I was scheduled for a mammogram, ultrasound, and other tests on May 1 which confirmed that the lump was in fact solid, not something they could instantly rule out as benign. I knew something was up because I was taken in and out of a lot of rooms, underwent a lot of tests, and then was asked, "Do you have any other plans for the day?" Why yes, I do. I want to return to Boston to say good-bye to my students, I have Red Sox tickets to pass off to a friend and, we have a couple of houses to get on the market. How was I going to fit these interfering, albeit wonderful "we are all about the boob" doctors into my life? So, here's the play-by-play:
On May 7, my mother-in-law's house went on the market in Pittsburgh.
On May 8, our house was professionally cleaned while I underwent various biopsy procedures. I was then told it was likely the mass was cancerous. I went to a hotel with my mom.
On May 9, Steve and his siblings received multiple offers on the house in Pittsburgh, we got our house on the market and had requests for showings within minutes. I went back to the hotel with my mom.
On May 10, Anna turned 3 years old! Jack went to his tee-ball game and Anna had a great birthday party. Roughly 7 showings occurred at our house. Mom and I should have just bought the hotel.
On May 11, Mother's Day and I ate my favorite bagel in the world. We accepted an offer on our house.
On May 13, I received official confirmation that I have breast cancer.

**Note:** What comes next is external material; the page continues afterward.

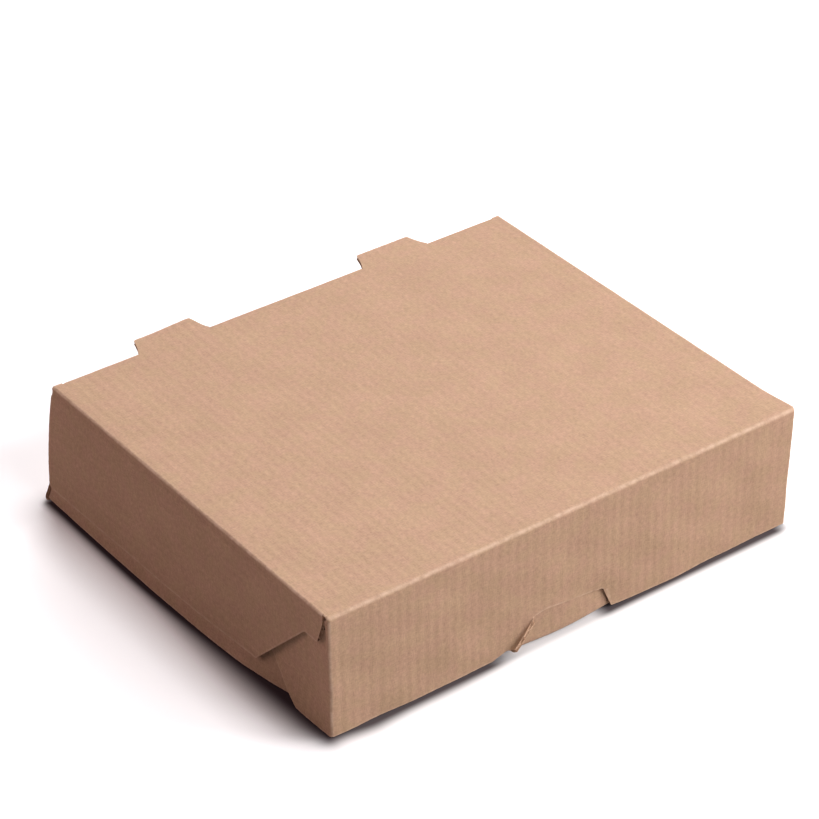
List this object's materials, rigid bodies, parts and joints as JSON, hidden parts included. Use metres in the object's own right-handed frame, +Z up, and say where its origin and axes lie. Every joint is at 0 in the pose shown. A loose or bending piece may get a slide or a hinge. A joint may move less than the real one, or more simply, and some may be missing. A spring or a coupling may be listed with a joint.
{
  "type": "empanada box",
  "caption": "Low kraft corrugated take-away box: a folded tray with a hinged lid whose front and side flaps close over the outside of the walls.",
  "frame": {"origin": "middle of the base's underside, without the two hinge tabs that stick out at the back", "axes": "+X to the right along the front, +Y from the front flap to the hinge, +Z up"},
  "size_m": [0.18, 0.1616, 0.0445],
  "materials": {
    "kraft_board": "matt unprinted kraft"
  },
  "bodies": {
    "tray": {"tray": "kraft_board"},
    "lid": {"lid": "kraft_board"},
    "front_flap": {"front_flap": "kraft_board"},
    "left_side_flap": {"left_side_flap": "kraft_board"},
    "right_side_flap": {"right_side_flap": "kraft_board"}
  },
  "joints": [
    {"name": "lid_hinge", "type": "hinge", "parent": "tray", "child": "lid", "pos_m": [0, 0.07556, 0.04406], "axis": [-1, 0, 0], "range_deg": [0, 180]},
    {"name": "front_flap_fold", "type": "hinge", "parent": "lid", "child": "front_flap", "pos_m": [0, -0.07556, 0.04406], "axis": [-1, 0, 0], "range_deg": [0, 90]},
    {"name": "left_flap_fold", "type": "hinge", "parent": "lid", "child": "left_side_flap", "pos_m": [-0.08956, 0, 0.04406], "axis": [0, 1, 0], "range_deg": [0, 90]},
    {"name": "right_flap_fold", "type": "hinge", "parent": "lid", "child": "right_side_flap", "pos_m": [0.08956, 0, 0.04406], "axis": [0, -1, 0], "range_deg": [0, 90]}
  ]
}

Today, Steve and I met with our informative and supportive surgical oncologist team. We left with visuals, outlines, and resources to help us best understand my diagnosis. I have Stage I Invasive Ductal Carcinoma - HER2 positive. I will have a lumpectomy on June 2 proceeded by a year's worth of chemotherapy, radiation, and various medications. I am sad, I am disappointed, I am angry, but I know that what's important to remember is that we left our doctor's office with treatment options.
It's going to be a tough road, but at least I have a road to travel. Be kind to one another.